Cuando empecé la carrera pasaba un tiempo relativamente largo en la cafetería. La cafetería de mi universidad era exactamente eso: una cafetería. Cuando yo iba a ver a mis amig@s, o a hacer un curso o a cualquier cosa a otra universidad, descubría que lo suyo no eran cafeterías, más bien eran "restaurantes de carretera", espacios enormes con cientos de mesas, sillas, una barra enorme y un cocinero gordo y con cara de enfadado sacando de la cocina bocadillos de bacon como para parar un tren.
Lo de mi universidad era exactamente una cafetería, pequeñita, con las paredes de color melocotón, una barra pequeña con napolitanas, donuts, torteles y caracolas, una máquina de café enorme y un dispensador de patatas fritas. La única cosa salada que servían eran unos sándwiches mixtos que estaban como para comerte 10 uno encima del otro.
La pena es que tenía dos grandes pegas para todo estudiante (o al menos para mí): no se podía jugar a las cartas y no se podía fumar. Cuando dicen que la educación española no está unificada, se equivocan, porque hay algo que todos los estudiantes, al menos en España, aprendemos en la universidad: a jugar al mus. En caso de que vengamos aprendidos de casa, tenemos largos años por delante para perfeccionar nuestra técnica, pero es fundamental que nos habiliten un buen espacio para ello. En este caso, qué menos que una cafetería con sus panchitos, sus botellines y su espacio de fumadores, que no te estoy pidiendo qué te digo yo, caviar de Beluga y MoËt Chandon.
En mi caso, ni panchitos, ni botellines ni espacio de fumadores (y eso que en el resto de la Universidad sí se podía fumar). Tampoco caviar ni champán. Estos pequeños detalles hicieron que cuando llevaba dos meses allí me conociese todos los bares de alrededor y dejase de frecuentar la cafetería.

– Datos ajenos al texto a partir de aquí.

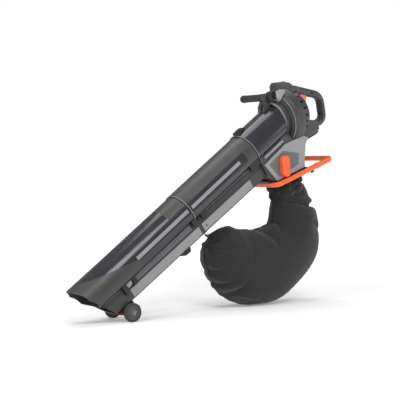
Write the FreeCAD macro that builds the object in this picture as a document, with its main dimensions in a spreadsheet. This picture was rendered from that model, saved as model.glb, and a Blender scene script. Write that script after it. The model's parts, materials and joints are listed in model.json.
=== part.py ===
import FreeCAD, Part
import math
import os
import re

import Sketcher

# Garden vacuum and blower: a long suction tube over a blowing duct, a tilted fan and motor body with a
# rear handle, a side grip, a pair of wheels at the mouth and a cloth collecting bag.
# Three frames are used. "tube" has X along the suction tube and Z square to it, "body" is tilted
# from it about the fan centre, and "ground" stands on the floor below the wheel axle. Y is across.

doc = FreeCAD.newDocument("GardenVacuum")
sheet = doc.addObject("Spreadsheet::Sheet", "Dims")

dims = {
    # attitude
    "tiltAngle": 35.7, "bodyTilt": 16, "bodyAlong": 945, "bodyRise": 8,
    # wheels
    "wheelRadius": 31, "wheelWidth": 16, "wheelTrack": 116, "axleDrop": 119, "axleRadius": 4,
    "axleFit": 0.05, "hubRadius": 9,
    # suction tube
    "tubeRadius": 65, "tubeWall": 3, "tubeFlat": 26, "tubeCorner": 10, "tubeStep": 2.5,
    "mouthTop": -127, "mouthLow": -86, "tubeJoint": 382, "collarJoint": 740, "collarEnd": 905,
    "spigotLength": 24, "stripWidth": 12, "stripRise": 15, "stripThick": 1.5,
    # blowing duct
    "ductTop": 30, "ductHalf": 47, "ductShoulder": 38, "ductWall": 2.5, "ductNozzle": -76,
    "ductEnd": 741, "ductBase": 94, "ductBaseRear": 113, "ductGroove": 50, "ductGrooveRear": 67,
    "panelThick": 2, "panelInset": 9,
    # fan and motor
    "fanRadius": 106, "fanDepth": 44, "fanWall": 3, "inletRadius": 62, "impellerRadius": 92,
    "impellerDepth": 24, "bladeCount": 10, "bladeThick": 2.4, "shaftRadius": 5, "motorRadius": 76,
    "motorEnd": 110, "ventCount": 9, "bearingRadius": 13, "bearingWidth": 8, "rotorRadius": 24,
    "rotorStart": 56, "rotorLength": 24, "statorRadius": 38, "airGap": 0.6,
    # rear handle
    "gripHalf": 15, "gripWide": 17, "gripSkin": 2,
    # outlet housing, selector and bag frame
    "housingHalf": 58, "plateThick": 6, "housingWall": 3, "housingBase": 198, "knobLength": 80,
    "knobWidth": 36, "knobDepth": 20, "knobLean": 14, "selectorAlong": -84, "selectorDrop": 157,
    "selectorRadius": 6, "frameFront": -150, "frameRear": 156, "frameHalf": 81, "frameBar": 13,
    "frameHeight": 18, "frameDrop": 200, "neckFront": -121, "neckRear": 31, "neckHalf": 60,
    # side grip
    "sideGripRadius": 13.5, "sideGripStart": 14, "sideGripLength": 120, "sideGripAlong": 944,
    "sideGripRise": 102.5, "sidePivotAlong": 922, "sidePivotRise": 84, "pinRadius": 4,
    "screwRadius": 3.5, "screwLength": 12,
}
for row, (alias, value) in enumerate(dims.items(), 1):
    sheet.set(f"A{row}", alias)
    sheet.set(f"B{row}", str(value))
    sheet.setAlias(f"B{row}", alias)
doc.recompute()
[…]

Lo que sí que visitaba de vez en cuando era el tablón de anuncios. En ese tablón todo el mundo anunciaba lo que quería, desde una bici usada hasta clases de violín. Como en mi universidad sólo se impartía Magisterio, había un montón de anuncios de familias del barrio que se anunciaban buscando profes particulares, canguros por horas y apoyos en general.
Una de las últimas veces que pasé por la cafetería a por uno de sus milagrosos sándwiches mixtos (como he dicho esto fue a mediados del primer cuatrimestre de primero) ví un anuncio en el que buscaban "señorita estudiante de magisterio para trabajar en escuela infantil". Yo me repasé: "Soy una señorita, estudio magisterio, quiero trabajar en escuela infantil". Sí a todo. A por ello.
Me apunté en un papelito el teléfono, creo que pinché otro en el corcho anunciando que vendía los libros de una asignatura o alguno de esos faroles que me saco de la manga de cuando en cuando.
Tuve una semana ajetreada, así que hasta el domingo por la tarde, cuando buscaba algo en los bolsillos del abrigo, no encontré el papelito famoso y no caí en el tema del trabajo. En aquel momento era tan inocente que pensaba que un domingo por la tarde iban a estar allí, en la escuela, esperando a mi llamada.
Pues estaban. La mujer estaba tan interesada en conocerme que me pidió que me entrevistase con ella esa misma tarde. Me acuerdo de que estaba sola, mis padres estaban en el cine (o algo así) y no podía contárselo a nadie para que me aconsejase. Lo que suelo hacer cuando no encuentro a nadie que me aconseje es seguir un poco a mi intuición, así que allá que me fui un domingo a media tarde, a un barrio céntrico de Madrid, lleno de casas señoriales de gente adinerada, y busqué el edificio.
Me pasa a veces que la intuición no es que me falle, pero se desvía un poquillo. En aquel momento no sabía lo que me esperaba allí. Estaba a punto de conocer a Doña Maria Blanca.